Well, its also that the target company already has a working and functional foundation, and possibly product, and has already gone through the effort of finding experts in the area, and have a bunch of employees trained to work on the system.

The choice is something like $5M acquisition or $1M building it + 2 years

For a large corporation, it makes sense that money is cheaper than time

Those founders were stuck at Google after their acquisition weren’t they? (The article implies that but I honestly don’t know.) The “talent” they brought with them to Google was held back from working for other robotics companies by the 4 year vesting requirement.

I can see where your idea has merit in the long term, google seems to have set back robotics by 4 years or so in the short term.
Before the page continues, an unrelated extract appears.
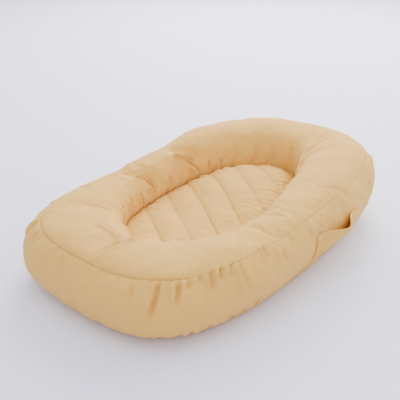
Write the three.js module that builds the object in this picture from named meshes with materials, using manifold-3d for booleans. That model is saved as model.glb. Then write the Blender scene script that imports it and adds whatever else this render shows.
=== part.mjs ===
// A baby lounger: a soft bolster ring round a quilted nest, in a removable cotton cover that
// closes with a zip underneath and has a carry strap on one long side.
// Millimetres. +Z up, +X towards the head end, -Y the long side with the strap.
// The origin is on the floor, under the middle of the whole lounger, strap included.
import * as THREE from "three";
import { mergeVertices } from "three/addons/utils/BufferGeometryUtils.js";
import Module from "manifold-3d";

// ---------------------------------------------------------------- driving dimensions
// Outline, seen from above
const LENGTH = 780;
const WIDTH = 490;
const OUTLINE_POWER = 2.96; // 2 is an ellipse, larger is squarer
const OUTLINE_TAPER = -0.05; // the head end is this share narrower, the foot end wider

// Bolster, in section
const FOOT_HEIGHT = 124;
const HEAD_HEIGHT = 156;
const FOOT_BOLSTER = 172; // width of the bolster at the foot end
const HEAD_BOLSTER = 152;
const SIDE_BOLSTER = 110;
const NEST_POWER = 2.3;
const BOLSTER_POWER = 2.5;
const BOLSTER_MIDDLE = 0.52; // height of the widest place, as a share of the bolster's height
const SETTLE = 6; // what the underside would bulge below the floor if it didn't flatten

// Cloth and the gaps between layers
const COVER_CLOTH = 1.2;
const CASING_CLOTH = 0.8;
const LAYER_GAP = 0.5;
const SEAM_GAP = 0.4;

// Underside and zip
const BASE_LIFT = 10; // the middle of the underside stands this far off the floor
const BASE_RAMP = 0.04; // where the lift is reached, as a share of the bolster's width
const ZIP_INSET = 23; // from the nest's foot edge to the zip's end
const ZIP_GAP = 1.2; // between the two rows of teeth, where the slider's web runs
const TEETH_WIDTH = 3;
const TEETH_HEIGHT = 2.4;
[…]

Hmm. Stuck? Shackled with golden handcuffs, it seems. It's not like they were locked up at San Quentin.

There's a lot of money chasing some ideas. I wonder if tech would develop faster if there were a little less money involved?

> I wonder if tech would develop faster if there were a little less money involved?

Robotics is probably on the edge of this, between software (where it's probably true) and less-smart hardware (where it's probably false).

Having worked at a robotics lab, budget absolutely comes into play when you know what you need, but it's a custom part from a single vendor.

Exactly. It isn't like what's in the heads of everyone has disappeared. Now they can start on their own with their own money.
Big companies buying up small ones and messing up their vision.... what else is new.
Because it's mentioned in the article, credit where credit is due to Willow Labs for their incredible work in pushing the open source side of the field forward.

http://www.ros.org/about-ros/

Because of the nature of economics (vendors are either selling parts or complete systems), no one had incentive to work on a reusable OS / framework. This meant every lab project and product would start from scratch and rewrite the same stuff. From seeing this at a research lab ~2011, it absolutely impeded progress.

Grad students shouldn't have had to repeatedly reimplement all the utility bits just to test their ideas on a far more specific robotics problem.

You mean Willow Garage...?
I most certainly do! And shouldn't type before I've had Sunday coffee. (Especially as I pulled up Willow Garage's wiki entry out of interest before I typed that!)